My impressions of LA are slightly skewed by the fact that I was staying in a really nice private room and getting a guided tour through oriental cuisine. I had a pretty good time in LA but you could have about 20 different types of experience ranging from fun to dead. It is a really spread-out place which you realise when you look at a map and see that although you have walked for two hours, in city terms you have barely moved. I have never seen the attraction in LA. Most people seem to come for Disneyland and Universal Studios but things like that don’t interest me very much. We were staying in a hostel in West Hollywood which was within walking distance of the avenue of stars. Some people lie on the ground next to a famous star to get their picture taken which makes about as much sense to me as shitting on it. The stars don’t just go down the main street but have branched off into side streets where they place the worthy but unknown.
In general, LA is a very ugly city. If you have a lot of dough you can buy your way into the nice parts but for the masses it is a vast expanse of concrete and freeways. The car is king here. If you don’t have a car you are left to contemplate the pavement as everyone else drives by. Not having a car makes it difficult for me to comment on the place as a whole as I only saw a tiny fraction of it. I wanted to take a tour of South Central and Compton but if there ever were any tour buses going down there they took too many bullet holes to keep going. It’s hard to tell whether people are being nice out of friendliness or because they are afraid of being shot. Another LA cliché, the smog, is ever present, some days being worse rather than any days being good. It’s hard to see places that are five miles away and the atmosphere is of a place permanently shrouded in mist.
After a couple of nights near Hollywood we headed down to alternative digs on the beach. Santa Monica is just north of Venice Beach but is more of a Beverley Hills on the beach. On the bus trip down there it was so misty that you couldn’t see the tops of buildings but it may be that it was actually foggy that morning. The fact that you wonder about it at all is a statement about the pollution levels. Santa Monica is the nice part of LA with palm-tree dotted main streets, expensive restaurants and nice shops. Shopping seems to be the main pastime, narrowly beating walking around looking good. There are more fake tits than you can poke a stick at. It’s a giveaway when a little Asian girl walks by with 38DD’s.
I didn’t form any strong impressions of LA. It was all a haze and I was trying to stay awake long enough not to miss my plane. I turned up at the airport about six hours early just in case. When I went through security they confiscated a pair of scissors from me which I was planning to utilise in stabbing the pilot in the eye so that I could take control of the plane and crash it into Disneyland. I got tagged as a security risk and on boarding the plane got a very gentle frisking and my possessions thoroughly searched. It certainly made me feel safer. I am back in Canberra now which is a lot nicer than I remember. I must have being remembering the boredom without the lovely clean air and flourishing flora. I don’t want to come across as too parochial but I haven’t seen anywhere as lovely as Australia.
Dave out.
– Well, I’m glad that’s over. I was getting sick of reading those long winded excuses for travel writing.

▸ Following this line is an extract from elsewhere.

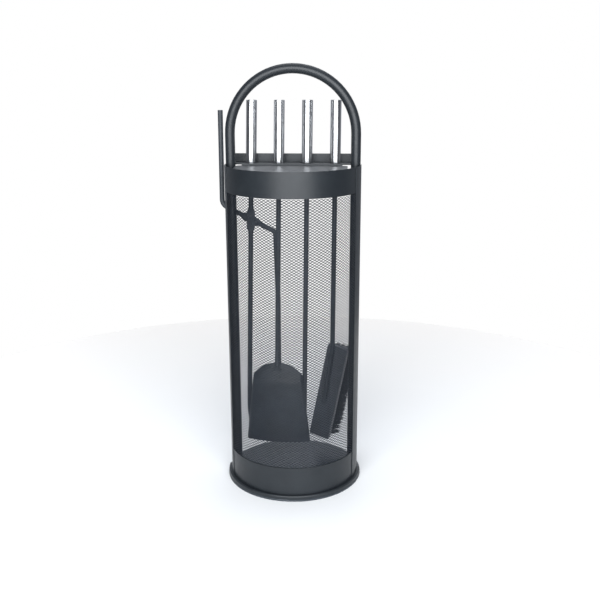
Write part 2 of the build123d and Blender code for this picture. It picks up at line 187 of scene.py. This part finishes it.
def make_materials():
    """The set's finishes, by the name of the real material."""
    made = {}
    # the base plate's coat: the stand's powder, a little smoother, painted a shade paler as painted
    # light from above on the flat, upward-facing plate
    made["base_powder"] = powder_coat("base_powder_coat", "#2f3439", "#353a40", 0.34, 0.4, 2.4)
    made["stand_powder"] = powder_coat("stand_powder_coat", "#191d21", "#1f2327", 0.38, 0.44, 2.4)
    # thin coat on strands: duller, because the grit is large beside the strand
    made["mesh_powder"] = powder_coat("mesh_powder_coat", "#141a22", "#1b222c", 0.5, 0.6, 3.0)
    made["tool_powder"] = powder_coat("tool_powder_coat", "#2c3034", "#363a3f", 0.42, 0.52, 2.0)

    # stainless tube, ground lengthwise and buffed: long fine lines, a bright stripe with
    # soft grey sides
    material, tree, shader, place = start_material(
        "buffed_stainless_tube", {"Metallic": 1.0}
    )
    lines = grain(tree, place, 0.5, 3.0, (1.0, 1.0, 0.02))
    smear = grain(tree, place, 14.0, 2.0, (1.0, 1.0, 0.3))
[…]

– What should we do now? Watch TV?
– That would be lovely. You know, I don’t understand why young people go travelling at all these days when you can sit in the comfort of your easy recliner and learn about the world that way.
– I totally agree. When TV hadn’t been invented yet I went on safari to Africa but do you think I saw any animals? Not on your life. I saw a lot of grass and got bothered by flies.
– Young people seem to think that before we had TV we sat around and talked or played cards. Not in my household. We used to sit in silence and look at the window.
– As did we. I cried from boredom one time. Not sobbing, you understand, but a tear leaked out.
– The most exciting time I had was when a pigeon landed on the window sill.
– You lucky bastard!
– Yes, the neighbours were quite jealous.
– I used to dream of seeing a pigeon.
– People don’t appreciate the hardships we went through. They’ve been spoiled rotten.
– Not only that but they’ve become quite odd. You take that young David for instance. What was all that stuff about masturbating to keep warm and vomiting on cats in there for? I found it quite unnecessary.
– Did you get his email about toilets?
– No?
– It was horrid. He was droning on about how the German toilets have a shelf and the American toilets have a whirlpool action. Personally, I don’t even know what colour my toilet is. I have no desire to even look at the filthy thing.
– Quite right. There could be a portal to another dimension in my toilet and I wouldn’t know about it unless I fell in.
– I blame the parents for not being strict enough with him. That boy is crying out for a strapping.
– It’s too late now. You need to do it while they’re still young so that you get all the girly tears out of them nice and early.
– No. There’s no hope for that one. What’s on TV?
– McGyver.
– Which one is it?
– The one where he constructs a sex toy from a packet of marshmallows and the spare parts from a Buick and uses it to extract the confession from a nun gone bad.
– Oh yes. That one’s quite good. Switch it on.